Mr. BRYSON. There was no understanding or agreement between you and the water representative what the advance would be?

Mr. HAILE. Absolutely none.

Mr. BRYSON. You felt it your duty to advise yourself whether your line, independently, could undertake to advance the rates on your line?

Mr. HAILE. Yes, sir.

Mr. BRYSON. I think that is all.

Commissioner PROUTY. Mr. Haile, most of the articles to which these advanced rates apply are produced both in the Middle West and on the Atlantic seaboard, are they not?

Mr. HAILE. A great many.

Commissioner PROUTY. And there must be a relation of rates between those two points and Texas common points?

Mr. HAILE. 'Yes, sir.

Commissioner PROUTY. Would it be possible for you to advance your rates without the rates from the Atlantic seaboard were advanced?
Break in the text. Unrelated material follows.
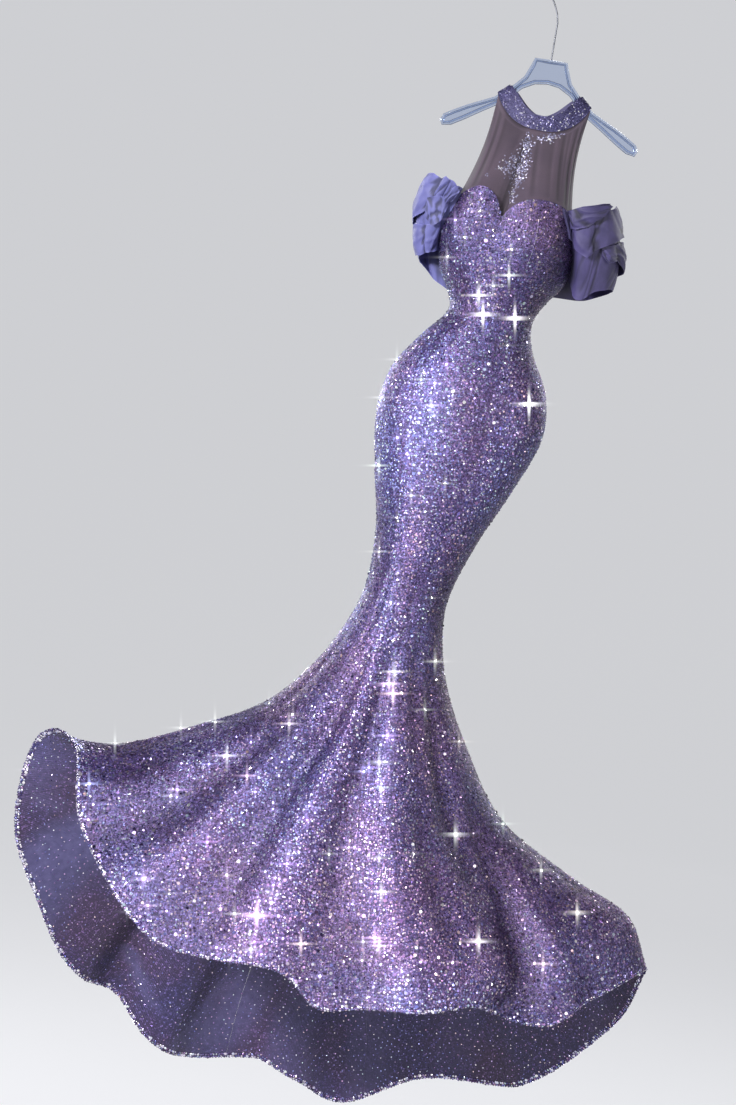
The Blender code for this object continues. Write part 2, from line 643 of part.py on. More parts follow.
def sleeve(side, along, down):
    """The outer face of a sleeve loop."""
    tops, lows, outs = RIBS[side]
    top, low = open_curve(tops, along), open_curve(lows, along)
    out = open_curve(outs, along)[..., 0]
    points = top + (low - top) * down[..., None]
    bow = 4 * down * (1 - down)
    free = np.sin(np.pi * np.clip(along, 0.0, 1.0))
    ripple = RUFFLE_DEPTH * np.sin(2 * np.pi * RUFFLE_WAVES * along) * free * (.4 + .6 * down)
    sign = -1.0 if side == "left" else 1.0
    for end, place in (("front", 0.0), ("back", 1.0)):
        near = np.clip(1.0 - np.abs(along - place) / SEAT_REACH, 0.0, 1.0) ** 2
        first = 0 if end == "front" else -1
        straight = tops[first] + (lows[first] - tops[first]) * down[..., None]
        points += near[..., None] * (sleeve_seat(side, end, down) - straight)
    points[..., 0] += out * bow + sign * ripple * .7
    points[..., 1] += np.where(along < .5, -1.0, 1.0) * ripple * np.abs(along - .5)
    return points


def sleeve_normals(side, along, down):
    run = sleeve(side, along + .005, down) - sleeve(side, along - .005, down)
    fall = sleeve(side, along, down + .01) - sleeve(side, along, down - .01)
    normal = np.cross(run, fall) * (1.0 if side == "left" else -1.0)
    return normal / np.linalg.norm(normal, axis=-1, keepdims=True)


def make_sleeve(side):
    def surface(u, v):
        inner = np.clip(u, .006, .994)
        return sleeve(side, u, 1.0 - v), sleeve_normals(side, inner, 1.0 - v)

    wall(f"sleeve_{side}_loop", surface, 26, 6, ORGANZA, "organza")
    for name, ribs in PETALS[side].items():
        make_petal(side, name, np.array(ribs))


def on_petal(ribs, u, v):
    """Place along the loop, place down it and lift of a petal's point."""
    place = u * (len(ribs) - 1)
    start = np.clip(place.astype(int), 0, len(ribs) - 2)
    share = (place - start)[:, None]
    top_along, top_down, top_lift, low_along, low_down, low_lift, bow = (
        ribs[start] * (1 - share) + ribs[start + 1] * share).T
    return (top_along + (low_along - top_along) * v, top_down + (low_down - top_down) * v,
            top_lift + (low_lift - top_lift) * v + bow * 4 * v * (1 - v))


def make_petal(side, name, ribs):
    """A ruffle petal, sewn to the loop along its root and standing off it below."""
    lift = ORGANZA + SEAM_GAP

    def petal(u, v):
        along, down, rise = on_petal(ribs, u, v)
        base = np.clip(along, .02, .98)
        return sleeve(side, along, down) + sleeve_normals(side, base, down) * (
            lift + rise)[:, None]

    def surface(u, v):
        down = 1.0 - v
        run = petal(u + .01, down) - petal(u - .01, down)
        fall = petal(u, down + .01) - petal(u, down - .01)
        normals = np.cross(run, fall) * (1.0 if side == "left" else -1.0)
        normals /= np.linalg.norm(normals, axis=-1, keepdims=True)
        return petal(u, down), normals

    wall(f"sleeve_{side}_petal_{name}", surface, PETAL_SPLIT * (len(ribs) - 1),
         PETAL_ROWS, ORGANZA, "organza")


def make_gathers(side, from_seat, to_seat, top_down, low_down, pleats, depth):
    """A narrow strip of organza on the cup, pleated lengthwise."""
    toward = -1.0 if side == "right" else 1.0
    top_angle, top_level, low_angle, low_level = SLEEVE_SEATS[side]["front"]

    def surface(u, v):
        down = top_down + (low_down - top_down) * (1.0 - v)
        degrees = (top_angle + (low_angle - top_angle) * down
                   + toward * (from_seat + (to_seat - from_seat) * u))
        level = np.maximum(top_level + (low_level - top_level) * down, 0.0)
        pleat = depth * (.5 - .5 * np.cos(2 * np.pi * pleats * u))
        face = gown_normals(degrees, level)
        return gown(degrees, level) + face * (ORGANZA + SEAM_GAP + pleat)[:, None], face

    wall(f"sleeve_{side}_gathers", surface, GATHER_SPLIT * pleats, GATHER_ROWS, ORGANZA, "organza")


# ---- hanger --------------------------------------------------------------------------------
def make_hanger():
    """A clear moulded hanger: its outline, rounded over at the front and the back."""
    outline = bpy.data.curves.new("hanger_body", "CURVE")
    outline.dimensions = "2D"
    outline.fill_mode = "BOTH"
    outline.extrude = HANGER_HALF_DEPTH - HANGER_ROUNDING
    outline.bevel_depth = HANGER_ROUNDING
    outline.bevel_resolution = 1
    outline.offset = -HANGER_ROUNDING
    half = list(HANGER_OUTLINE)
    points = half + [(-x, z) for x, z in reversed(half[1:-1])]
    spline = outline.splines.new("POLY")
    spline.points.add(len(points) - 1)
    for point, (x, z) in zip(spline.points, points):
        point.co = (x, z, 0.0, 1.0)
    spline.use_cyclic_u = True
    thing = link("hanger_body", outline, "acrylic")
    thing.rotation_euler = (math.radians(90), 0, 0)


def hook_route():
    """The wire's middle line: up the shank, out to -X, over the bow and down at +X."""
    radius = HOOK_RADIUS + WIRE_RADIUS
    centre_z = -HOOK_RADIUS
    route = [(0.0, HEAD_TOP + SEAM_GAP), *SHANK]
    for turned in range(0, HOOK_TURN + 1, HOOK_STEP):
        angle = math.radians(180 - turned)
        route.append((radius * math.cos(angle), centre_z + radius * math.sin(angle)))
    route.append((radius * HOOK_TIP[0], centre_z + radius * HOOK_TIP[1]))
    return route


def make_hook():
    wire = bpy.data.curves.new("hanger_hook", "CURVE")
    wire.dimensions = "3D"
    wire.bevel_depth = WIRE_RADIUS
    wire.bevel_resolution = 2
    wire.use_fill_caps = True
    route = hook_route()
    spline = wire.splines.new("POLY")
    spline.points.add(len(route) - 1)
    for point, (x, z) in zip(spline.points, route):
        point.co = (x, 0.0, z, 1.0)
    link("hanger_hook", wire, "hook_steel")


def main():
    for thing in list(bpy.data.objects):
        bpy.data.objects.remove(thing, do_unlink=True)
    collection = bpy.data.collections.new(COLLECTION)
    bpy.context.scene.collection.children.link(collection)
    for name in MATERIALS:
        make_material(name)
    for gore in GORES:
        make_gore(*gore)
    make_neckband()
    make_nape_tab()
    make_yoke()
    for side in SLEEVE_RIBS:
        make_sleeve(side)
    for gathers in GATHERS:
        make_gathers(*gathers)
    make_hanger()
    make_hook()


main()
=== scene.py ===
"""Looks of the evening gown on its clear hanger.

Metres, +Z up, in the CAD's frame.  -Y is the front of the gown.  An angle round the gown is 0 at
the front, +90 degrees at +X, 180 at the back and -90 at -X.  A level is a ring's number, counted
from the neckline, with parts of a step.
"""
import math

import bpy
import numpy as np
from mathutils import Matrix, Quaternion, Vector


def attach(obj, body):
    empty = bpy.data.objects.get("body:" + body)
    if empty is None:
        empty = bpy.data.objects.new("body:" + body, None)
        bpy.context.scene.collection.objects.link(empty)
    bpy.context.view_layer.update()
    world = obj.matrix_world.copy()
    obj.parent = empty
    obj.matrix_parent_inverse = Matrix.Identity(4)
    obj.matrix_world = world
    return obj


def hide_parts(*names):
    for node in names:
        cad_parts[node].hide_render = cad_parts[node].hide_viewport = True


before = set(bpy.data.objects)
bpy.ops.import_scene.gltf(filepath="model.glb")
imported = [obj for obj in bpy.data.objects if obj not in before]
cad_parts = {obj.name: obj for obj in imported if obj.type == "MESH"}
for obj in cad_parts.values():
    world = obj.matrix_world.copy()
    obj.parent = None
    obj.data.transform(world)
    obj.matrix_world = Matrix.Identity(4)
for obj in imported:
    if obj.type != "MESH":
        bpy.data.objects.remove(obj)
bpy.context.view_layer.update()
RANDOM = np.random.default_rng(11)


def table(text):
    """Rows of numbers under a line with their names; words before the numbers label a row."""
    names, *rows = [line.split() for line in text.strip().splitlines()]
    return [dict(zip(names, map(float, row[-len(names):]))) for row in rows]


def grid(width, text):
    """An array with this many numbers in a row."""
    return np.array([float(word) for word in text.split()]).reshape(-1, width)


# ---- sizes, as in the CAD ----
CLOTH = 0.0020
ORGANZA = 0.0012
TULLE = 0.0010
SEAM_GAP = 0.0004
FRONT_TURN = -11.0

BAND_HALF_SPAN = 0.0800
BAND_DEPTH = 0.0380
BAND_WIDTH = 0.0280
BAND_EXTRA = 0.0105
BAND_FRONT_Z = -0.2830
BAND_BACK_Z = -0.2740
BAND_FRONT_CURVE = 2.3
BAND_BACK_CURVE = 1.5
ARM_CLEARANCE = 0.0012
TAB_HALF_ANGLE = 9.0
TAB_MARGIN = 0.16
TAB_THICK = 0.0016

YOKE_BAND_ANGLE = 74.0
YOKE_SIDE_COLUMNS = (3, 6)
YOKE_EDGE, YOKE_TUCK = .06, .75
YOKE_FALL = 0.9
YOKE_GAP = 0.0012
YOKE_HOLLOW = 0.0100
YOKE_FOLDS, YOKE_FOLD_DEPTH = 4.0, 0.0016

RUFFLE_WAVES, RUFFLE_DEPTH = 5.0, 0.0030
SLEEVE_GAP = 0.0010
SEAT_REACH = 0.25

HANGER_HALF_DEPTH = 0.0060
HANGER_RIM = 0.0042                  # radius of the rounded rim
HOOK_RADIUS = 0.0220
HOOK_TURN, HOOK_STEP = 192, 8
HOOK_TIP = (.86, -.58)
SHANK = ((.0, -.1200), (.0, -.0850), (-.0035, -.0680), (-.0105, -.0520), (-.0185, -.0380))
WIRE_RADIUS = 0.0016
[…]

Mr. HAILE. I think the result would be to divert to eastern markets a great

deal of the tonnage now handled from the middle western markets. Commissioner PROUTY. As a matter of policy, you would not be disposed to make a general advance unless there was an advance there? Mr. HAILE. Yes, sir.

Commissioner PROUTY. On the other hand, it would not be possible for them to advance their rates unless you advanced yours?

Mr. HAILE. I think not.

Commissioner PROUTY. Before the rates of the Cromwell Line were advanced, had you any talk or understanding with the managers of that line that if their rates were advanced yours probably would be?